Un altro tasto dolente invece è legato al sistema giuridico. Secondo il parlamentare nazionale Burhanettin Bulut, è un problema gigantesco il fatto che i giudici abbassino le pene degli aggressori per via dei loro comportamenti “corretti” durante il processo. Bulut, nel suo intervento parlamentare il 16 dicembre ha parlato così: “In vari casi abbiamo visto che basta una cravatta oppure un vestito pulito ed elegante che l’aggressore si mette addosso per diminuire la pena che gli spetta. Addirittura in certi casi viene utilizzato anche il “comportamento provocatorio” della donna per giustificare parzialmente la violenza del maschio. Non mancano i casi degli aggressori scarcerati dopo pochi mesi o anni, che ritornano a violentare o uccidere altre donne”.

Convenzione d’Istanbul

Nella città più grande del paese è stata firmata nel 2011 la Convenzione del Consiglio d’Europa sulla prevenzione e la lotta contro la violenza nei confronti delle donne e la violenza domestica. Il trattato si propone di prevenire la violenza, favorire la protezione delle vittime e impedire l’impunità dei colpevoli. È stato firmato da 32 paesi e il 12 marzo 2012 la Turchia è diventata il primo paese a ratificare la Convenzione.

Fidan Ataselim, una delle rappresentati della formazione “Consigli delle donne”, in un’intervista rilasciata lo scorso agosto alla redazione in turco di EuroNews ha dichiarato: “Per poter applicare interamente la Convenzione il governo deve effettuare le necessarie modifiche legislative. Tuttavia finora ci sono state soltanto delle promesse”.

Va sottolineato il fatto che in primis il Presidente della Repubblica e successivamente diversi giornali nazionali conservatori hanno lanciato una campagna lo scorso agosto per mettere in discussione la partecipazione della Turchia ed eventualmente il ritiro della firma. La motivazione di questo gruppo è il fatto che “la convenzione possa danneggiare la struttura della famiglia tradizionale turca”.

La forza de Las Tesis

Una cultura patriarcale diffusa, una capillare crescita della violenza maschile e l’ambigua posizione della magistratura insieme alle contraddittore posizioni delle istituzioni sono alcuni elementi che costituiscono il testo di questa protesta di strada partita dall’America del Sud.

L’8 dicembre sul lungomare di Istanbul, vicino al molo di Kadikoy, centinaia di donne hanno cantato, ballato e protestato.

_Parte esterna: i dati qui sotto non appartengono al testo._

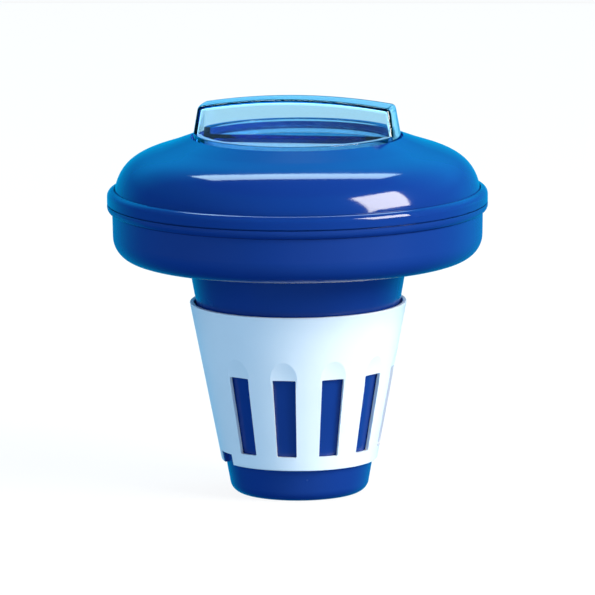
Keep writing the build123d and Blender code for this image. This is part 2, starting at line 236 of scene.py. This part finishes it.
def moulded_plastic(name, colour, roughness, grain_height):
    """Injection-moulded plastic: faint flow marks in the colour, a wavy skin and a fine grain."""
    mat, shader = principled(name)
    nodes, links = mat.node_tree.nodes, mat.node_tree.links
    coords = nodes.new("ShaderNodeTexCoord")
    flow = noise(nodes, links, coords, FLOW_SCALE, FLOW_DETAIL)
    wave = noise(nodes, links, coords, WAVE_SCALE, WAVE_DETAIL)
    grain = noise(nodes, links, coords, GRAIN_SCALE, GRAIN_DETAIL)
    blend = nodes.new("ShaderNodeMix")
    blend.data_type = "RGBA"
    blend.inputs["A"].default_value = (*[FLOW_DARK * c for c in colour], 1)
    blend.inputs["B"].default_value = (*[min(1.0, FLOW_LIGHT * c) for c in colour], 1)
    links.new(flow, blend.inputs["Factor"])
    links.new(blend.outputs["Result"], shader.inputs["Base Color"])
    varied = vary(nodes, links, flow, roughness * FLOW_SMOOTH, roughness * FLOW_ROUGH)
    links.new(varied, shader.inputs["Roughness"])
    wavy = nodes.new("ShaderNodeBump")
    wavy.inputs["Distance"].default_value = WAVE_HEIGHT
    links.new(wave, wavy.inputs["Height"])
    grainy = nodes.new("ShaderNodeBump")
    grainy.inputs["Distance"].default_value = grain_height
    links.new(grain, grainy.inputs["Height"])
    links.new(wavy.outputs["Normal"], grainy.inputs["Normal"])
    links.new(grainy.outputs["Normal"], shader.inputs["Normal"])
    shader.inputs["Specular IOR Level"].default_value = MOULDED_SPECULAR
    return mat


def clear_plastic(name):
    """Clear plastic with faint smears and waves, tinted through its volume."""
    mat, shader = principled(name)
    nodes, links = mat.node_tree.nodes, mat.node_tree.links
    coords = nodes.new("ShaderNodeTexCoord")
    shader.inputs["Base Color"].default_value = (1, 1, 1, 1)
    shader.inputs["Transmission Weight"].default_value = 1.0
    shader.inputs["IOR"].default_value = CLEAR_IOR
    smears = noise(nodes, links, coords, SMEAR_SCALE, SMEAR_DETAIL)
    links.new(vary(nodes, links, smears, SMEAR_SMOOTH, SMEAR_ROUGH), shader.inputs["Roughness"])
    wave = noise(nodes, links, coords, CLEAR_WAVE_SCALE, CLEAR_WAVE_DETAIL)
    wavy = nodes.new("ShaderNodeBump")
    wavy.inputs["Distance"].default_value = CLEAR_WAVE_HEIGHT
    links.new(wave, wavy.inputs["Height"])
    links.new(wavy.outputs["Normal"], shader.inputs["Normal"])
    body = nodes.new("ShaderNodeVolumeAbsorption")
    body.inputs["Color"].default_value = (*TINT, 1)
    body.inputs["Density"].default_value = TINT_DENSITY
    links.new(body.outputs["Volume"], nodes["Material Output"].inputs["Volume"])
    return mat


def dress(node, mat):
    """Gives a CAD piece its material."""
    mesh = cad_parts[node].data
    mesh.materials.clear()
    mesh.materials.append(mat)


make_camera()
make_world()
make_studio()
for lamp in LAMPS:
    softbox(*lamp)

blue_gloss = moulded_plastic("blue_gloss", BLUE, roughness=0.09, grain_height=0.0000005)
blue_satin = moulded_plastic("blue_satin", BLUE, roughness=0.24, grain_height=0.000002)
white_satin = moulded_plastic("white_satin", OFF_WHITE, roughness=0.36, grain_height=0.000003)
dress("float_top", blue_gloss)
dress("float_bottom", blue_satin)
dress("tablet_basket", blue_satin)
dress("dosing_ring", white_satin)
dress("cap", clear_plastic("clear_blue"))

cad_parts["cap"].visible_shadow = False  # light passes through the cap

bpy.context.scene.view_settings.view_transform = "Standard"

Quattro giorni dopo nella capitale Ankara, stavolta di notte, centinaia di donne  sono scese in piazza con lo stesso obiettivo. In entrambi i casi la risposta della polizia è stata la stessa: manganelli, scudi, lacrimogeni e decine di arresti.

Alcune parlamentari nazionali del principale partito dell’opposizione, CHP, Partito Popolare della Repubblica, hanno allora eseguito il flash mob de Las Tesis sui banchi del parlamento dicendo: “In Turchia per fare questa protesta bisogna avere l’immunità”. Il Ministro degli Interni, Suleyman Soylu ha definito questo gesto come “un’azione fuori legge che insulta lo Stato”.

Nei giorni successivi nonostante tutto le donne sono tornate in piazza, stavolta nel quartiere di Besiktas a Istanbul e per le vie centrali di Smirne. Un fiume di donne, una scena che ha impressionato i passanti, conquistando le strade. “L’assassino sei tu, lo stupratore sei tu”. Il giorno dopo la polizia ha prelevato 9 donne dalle loro abitazioni e la procura ne ha invitate altre 16 a presentarsi per l’interrogatorio. Le accuse sono: “Insulto al popolo turco, alla Repubblica di Turchia e alle istituzioni dello Stato” e “trasgressione delle norme che riguardano i regolamenti per le manifestazioni e cortei”.

La protesta è stata fortemente criticata anche dai media mainstream e conservatori. Il quotidiano nazionale Sabah ha usato questo titolo: “Il ballo de Las Tesis di Smirne è stata utilizzata per servire al terrorismo”. Anche il canale televisivo nazionale A Haber ha scelto un lancio simile: “Legami con il terrorismo delle donne che hanno provato a provocare con Las Tesis”.

Dunque, sembra che il messaggio del flash mob de Las Tesis abbia raggiunto il suo obiettivo in Turchia disturbando la magistratura, le istituzioni, il governo e i media conservatori.